Assendelft and Gale posit that in the time between the work of Hughes et al and their work, some 9 years, the effects of structural change and the large reductions in the real price of petrol may mean that demand for both petrol and diesel is more inelastic than even these estimates. They cite an overseas study that estimates an average international price elasticity of demand for petrol of 0.11. More recent government energy forecasts in New Zealand have used long run price elasticities of demand of 0.19 for petrol and 0.13 for diesel, with corresponding income elasticities of 0.62 and 1.26.¹⁵

Goodwin (1992) and Oum et al (1992) present evidence of the low demand elasticity for automobile transport, as well as the consumption effects of price changes in petrol. Both these studies confirm that demand elasticities for transport (automobile) and demand for petrol to fuel that transport are low. Goodwin (1992) however, surveys empirical estimates of petrol price elasticities (generally thought to lie in the range 0.1-0.4) and finds that these traditional estimates may understate the true elasticity. He estimates the unweighted mean value of 120 elasticities of petrol consumption with respect to price is 0.48. This is still regarded as evidence of an inelastic demand, despite the apparent rise in elasticity relative to conventional wisdom.

For the sake of comparability with MED's forecasts of mineral fuel consumption we have utilised the estimates of short run price elasticities published in their Energy Outlook publication (MED, 2003). These elasticities are -0.05, for petrol consumption and -0.08 for diesel consumption.

4.1 Baseline Forecasts

Figure 9: Transport Fuel Consumption Forecasts: Millions of Litres of Diesel (RHS) and Petrol (LHS)

Source: NZIER

In order to assess consumptive and productive impacts using our partial equilibrium framework we have forecast consumption for each year out to 2012 and assessed impacts in terms of their deviation from baseline forecast in each year.

In producing our forecasts we have used MED's forecasts of transport fuel consumption, adjusting them as we deemed necessary given the time since the last Energy Outlook was published in October 2003.

Our forecasts have been split between diesel consumption and petrol consumption. Figure 9 shows our forecast for the path of petrol and diesel transport fuel consumption out to 2012 in millions of litres of fuel consumed.

On top of these forecasts we have assumed a constant conversion of fuel to CO₂, using conversion factors from MED (2004). Different factors apply for regular and premium petrol and diesel as follows:

• Regular petrol emits 66.2 kt of CO₂ per PJ of fuel consumed.
• Premium petrol emits 67.0 kt of CO₂ per PJ of fuel consumed.
• Diesel emits 69.5 kt of CO₂per PJ of fuel consumed.

Because we have not discriminated between regular and premium petrol in our analysis we have taken an average of the conversion factors for regular and premium petrol weighted by the proportion of fuel used of each type in New Zealand in the year to June 2004. This yielded a conversion factor of 66.38 kt of CO₂ per PJ.

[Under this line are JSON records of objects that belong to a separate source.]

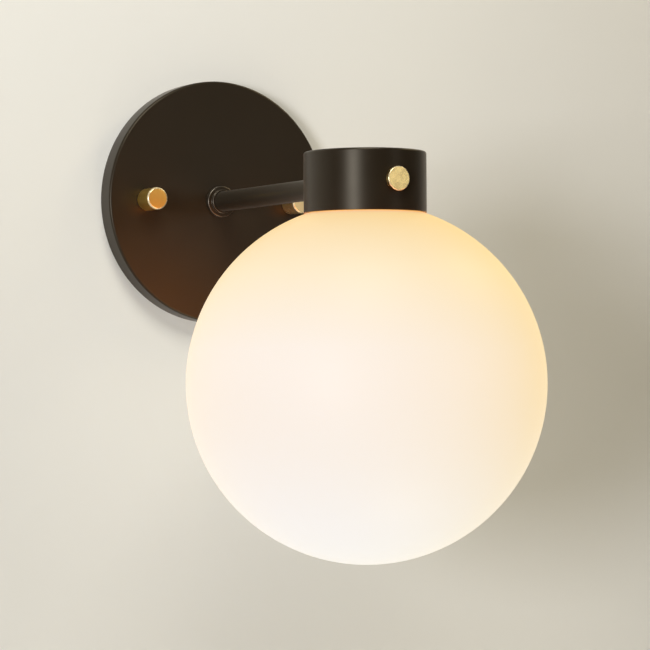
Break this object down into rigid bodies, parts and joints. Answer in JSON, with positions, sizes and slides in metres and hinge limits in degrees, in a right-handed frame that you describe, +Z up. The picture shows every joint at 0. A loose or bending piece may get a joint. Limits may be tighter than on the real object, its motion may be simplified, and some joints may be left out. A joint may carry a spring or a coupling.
{
  "type": "globe wall sconce",
  "caption": "Wall light: round pan backplate, straight horizontal arm, short cup-shaped cap, thumb screw and a round opal glass globe that hangs under the cap.",
  "frame": {"origin": "on the wall plane, at the centre of the crossbar's back face and of the backplate's open back", "axes": "+Y into the wall, the light stands out along -Y; +Z up; +X to the right for someone who faces the wall"},
  "size_m": [0.18, 0.262, 0.257],
  "materials": {
    "dark_bronze": "satin, smooth, near-black bronze paint",
    "brass": "smooth, satin polished",
    "pale_brass": "smooth, satin, paler than the knobs",
    "steel": "zinc plated",
    "green_screw": "green coated",
    "nylon": "natural nylon",
    "silicone": "translucent silicone",
    "terminal_plastic": "moulded",
    "terminal_metal": "plain",
    "opal_glass": "glossy opal, lit from inside",
    "ceramic": "glazed",
    "bulb_glass": "clear glass",
    "nickel": "nickel plated",
    "insulator": "black glass",
    "solder": "solder tip",
    "stem": "clear glass",
    "filament": "phosphor coated, glowing",
    "black_insulation": "lead insulation",
    "white_insulation": "lead insulation",
    "green_insulation": "lead insulation"
  },
  "bodies": {
    "fixture": {"backplate": "dark_bronze", "arm_collar": "dark_bronze", "arm_tube": "dark_bronze", "cap": "dark_bronze", "thumb_screw_bush": "brass", "mounting_crossbar": "steel", "stud_left": "steel", "stud_right": "steel", "stud_nut_left": "steel", "stud_nut_right": "steel", "arm_lock_washer": "steel", "arm_back_nut": "steel", "arm_front_nut": "steel", "socket_bracket": "steel", "socket_screws": "steel", "terminal_block_screw": "steel", "terminal_screws": "steel", "ground_screw": "green_screw", "bracket_ground_screw": "green_screw", "terminal_block": "terminal_plastic", "terminal_sleeves": "terminal_metal", "neck_pad_left": "silicone", "neck_pad_right": "silicone", "socket_body": "ceramic", "socket_shell": "nickel", "socket_contact": "brass", "lead_live": "black_insulation", "lead_neutral": "white_insulation", "lead_ground": "green_insulation"},
    "left_knob_carrier": {"knob_washer_left": "nylon"},
    "left_knob": {"knob_left": "brass"},
    "right_knob_carrier": {"knob_washer_right": "nylon"},
    "right_knob": {"knob_right": "brass"},
    "thumb_screw_carrier": {"thumb_screw_tip": "nylon"},
    "thumb_screw_turner": {"thumb_screw": "pale_brass"},
    "globe_shade": {"globe": "opal_glass", "globe_bottom": "opal_glass", "globe_shoulder": "opal_glass", "globe_neck": "opal_glass"},
    "lamp_carrier": {"bulb_contact": "solder"},
    "lamp": {"bulb_glass": "bulb_glass", "bulb_base": "nickel", "bulb_insulator": "insulator", "bulb_stem": "stem", "bulb_filament": "filament"}
  },
  "joints": [
    {"name": "left_knob_out", "type": "slide", "parent": "fixture", "child": "left_knob_carrier", "axis": [0, -1, 0], "range_m": [0, 0.008]},
    {"name": "left_knob_turn", "type": "hinge", "parent": "left_knob_carrier", "child": "left_knob", "pos_m": [-0.04445, -0.018, 0], "axis": [0, -1, 0], "range_deg": [0, 3600]},
    {"name": "right_knob_out", "type": "slide", "parent": "fixture", "child": "right_knob_carrier", "axis": [0, -1, 0], "range_m": [0, 0.008]},
    {"name": "right_knob_turn", "type": "hinge", "parent": "right_knob_carrier", "child": "right_knob", "pos_m": [0.04445, -0.018, 0], "axis": [0, -1, 0], "range_deg": [0, 3600]},
    {"name": "thumb_screw_out", "type": "slide", "parent": "fixture", "child": "thumb_screw_carrier", "axis": [0, -1, 0], "range_m": [0, 0.005]},
    {"name": "thumb_screw_turn", "type": "hinge", "parent": "thumb_screw_carrier", "child": "thumb_screw_turner", "pos_m": [0, -0.2, 0], "axis": [0, -1, 0], "range_deg": [0, 2520]},
    {"name": "globe_lower", "type": "slide", "parent": "fixture", "child": "globe_shade", "axis": [0, 0, 1], "range_m": [-0.12, 0]},
    {"name": "lamp_down", "type": "slide", "parent": "fixture", "child": "lamp_carrier", "axis": [0, 0, -1], "range_m": [0, 0.0128]},
    {"name": "lamp_turn", "type": "hinge", "parent": "lamp_carrier", "child": "lamp", "pos_m": [0, -0.172, 0], "axis": [0, 0, -1], "range_deg": [0, 1800]}
  ],
  "couplings": [
    {"joint": "left_knob_out", "follows": "left_knob_turn", "m_per_rad": 0.00012633},
    {"joint": "right_knob_out", "follows": "right_knob_turn", "m_per_rad": 0.00012633},
    {"joint": "thumb_screw_out", "follows": "thumb_screw_turn", "m_per_rad": 0.00011141},
    {"joint": "lamp_down", "follows": "lamp_turn", "m_per_rad": 0.00040425}
  ]
}
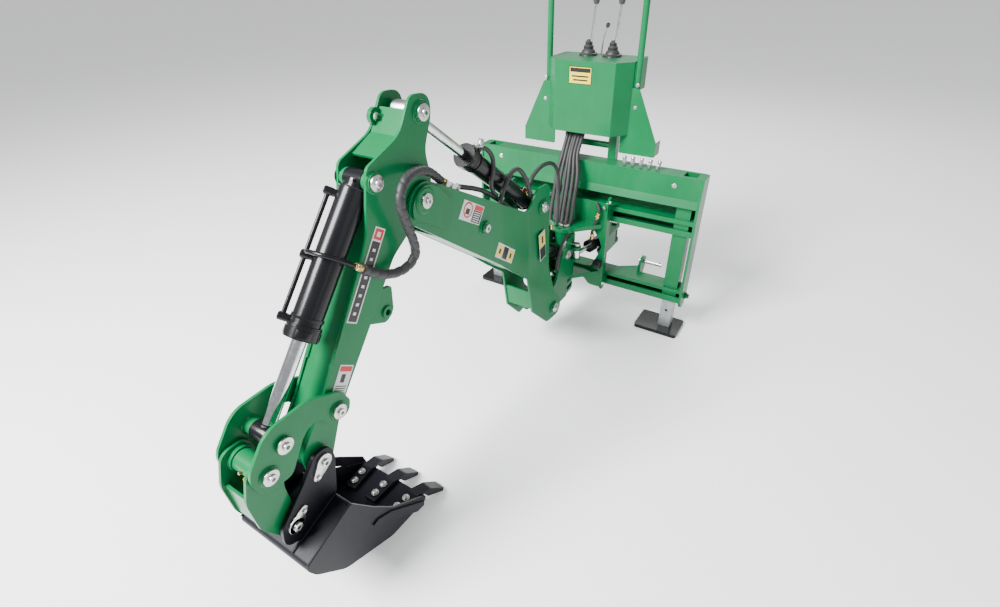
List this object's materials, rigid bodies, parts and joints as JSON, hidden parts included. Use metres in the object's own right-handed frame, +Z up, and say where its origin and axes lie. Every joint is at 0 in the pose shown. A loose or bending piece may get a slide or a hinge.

Our baseline forecast of CO₂ emissions is presented in Figure 10.

Figure 10: BAU Forecast of Transport CO₂ Emissions by Source: Kilo Tonnes of CO₂

Source: NZIER

4.2 Assumptions

Like all modelling work, these estimates required some assumptions to be made. In the interests of tractability, we assumed that the full amount of the tax is passed on to consumers in the form of higher prices.¹⁶

We also assume the elasticity of demand for petrol/diesel is uniform across all consumer types. In reality, demand responsiveness is likely to differ across sectors and different types of consumers. Despite this, we believe the approach to be valid for a broad level assessment of what are the economy-wide implications of the "tax".

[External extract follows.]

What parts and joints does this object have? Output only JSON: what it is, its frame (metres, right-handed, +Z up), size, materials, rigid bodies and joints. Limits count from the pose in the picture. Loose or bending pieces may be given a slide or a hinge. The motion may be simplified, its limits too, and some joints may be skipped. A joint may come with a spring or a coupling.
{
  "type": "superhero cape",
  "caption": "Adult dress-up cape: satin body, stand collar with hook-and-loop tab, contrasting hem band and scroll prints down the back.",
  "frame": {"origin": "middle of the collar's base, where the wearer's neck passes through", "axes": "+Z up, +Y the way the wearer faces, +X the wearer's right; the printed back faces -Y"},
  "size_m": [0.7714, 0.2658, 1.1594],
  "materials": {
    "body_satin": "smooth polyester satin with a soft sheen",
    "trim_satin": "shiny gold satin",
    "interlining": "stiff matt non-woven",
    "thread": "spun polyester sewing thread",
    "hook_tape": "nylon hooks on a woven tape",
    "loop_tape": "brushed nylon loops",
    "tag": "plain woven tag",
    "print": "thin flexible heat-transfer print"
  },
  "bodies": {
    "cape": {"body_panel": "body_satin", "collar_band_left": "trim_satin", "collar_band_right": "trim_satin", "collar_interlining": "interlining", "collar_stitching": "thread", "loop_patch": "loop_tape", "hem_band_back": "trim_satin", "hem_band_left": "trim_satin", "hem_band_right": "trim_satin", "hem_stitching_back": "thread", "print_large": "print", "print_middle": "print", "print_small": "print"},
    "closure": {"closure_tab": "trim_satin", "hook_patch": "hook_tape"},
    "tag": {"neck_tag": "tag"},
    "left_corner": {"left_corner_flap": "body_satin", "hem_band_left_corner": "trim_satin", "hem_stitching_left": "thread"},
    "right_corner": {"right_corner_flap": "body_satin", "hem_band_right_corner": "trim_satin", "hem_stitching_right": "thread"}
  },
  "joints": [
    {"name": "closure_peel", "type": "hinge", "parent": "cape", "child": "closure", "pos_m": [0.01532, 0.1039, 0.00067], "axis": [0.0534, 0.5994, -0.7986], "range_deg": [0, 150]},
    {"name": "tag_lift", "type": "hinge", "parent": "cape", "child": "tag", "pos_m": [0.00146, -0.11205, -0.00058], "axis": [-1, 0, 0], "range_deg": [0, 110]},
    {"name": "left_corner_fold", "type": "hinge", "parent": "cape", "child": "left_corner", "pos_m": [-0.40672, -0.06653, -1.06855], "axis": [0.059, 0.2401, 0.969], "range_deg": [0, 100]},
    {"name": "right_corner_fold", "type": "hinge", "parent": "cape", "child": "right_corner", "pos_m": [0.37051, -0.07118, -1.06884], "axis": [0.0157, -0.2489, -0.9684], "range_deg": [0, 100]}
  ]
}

Finally, we have forecast the deadweight loss based on total transport diesel and petrol consumption. This ignores the fact that some consumers of transport fuels and a large number of diesel consumers are in fact businesses who will, typically pass the costs of fuel price increases on to final consumers/households. As such, the most appropriate analysis to conduct would have been to separately assess the impact of transport fuel price increases on consumers and on producer output prices. However, this would have required a time consuming analysis of the elasticities of consumers for the full range of consumer goods. Furthermore, it would have required a parallel assessment of price pass through by industry and by product. This sort of analysis is possible in the context of a general equilibrium model, but not feasible for the sort of partial equilibrium analysis conducted above.

Our "second-best" approach to evaluating the dead-weight loss from mandatory biofuel blends would be expected to underestimate the full extent of the deadweight loss. This is because consumers' demand for goods other than transport fuels is typically less inelastic than for transport fuels. As such, increases in fuel prices passed on to consumers through prices of other goods would result in greater deadweight losses than have been estimated here.

Indeed, the literature suggests that our estimates of the deadweight loss are, due to methodological issues, on the conservative side. Creedy (2004, 2003) provides evidence that the excess burden or deadweight loss from taxation increases by a magnitude over and above that which we have estimated. Indeed Creedy suggests that a doubling of "tax" rates results in a (approximate) quadrupling of the excess burden or deadweight loss imposed by the tax.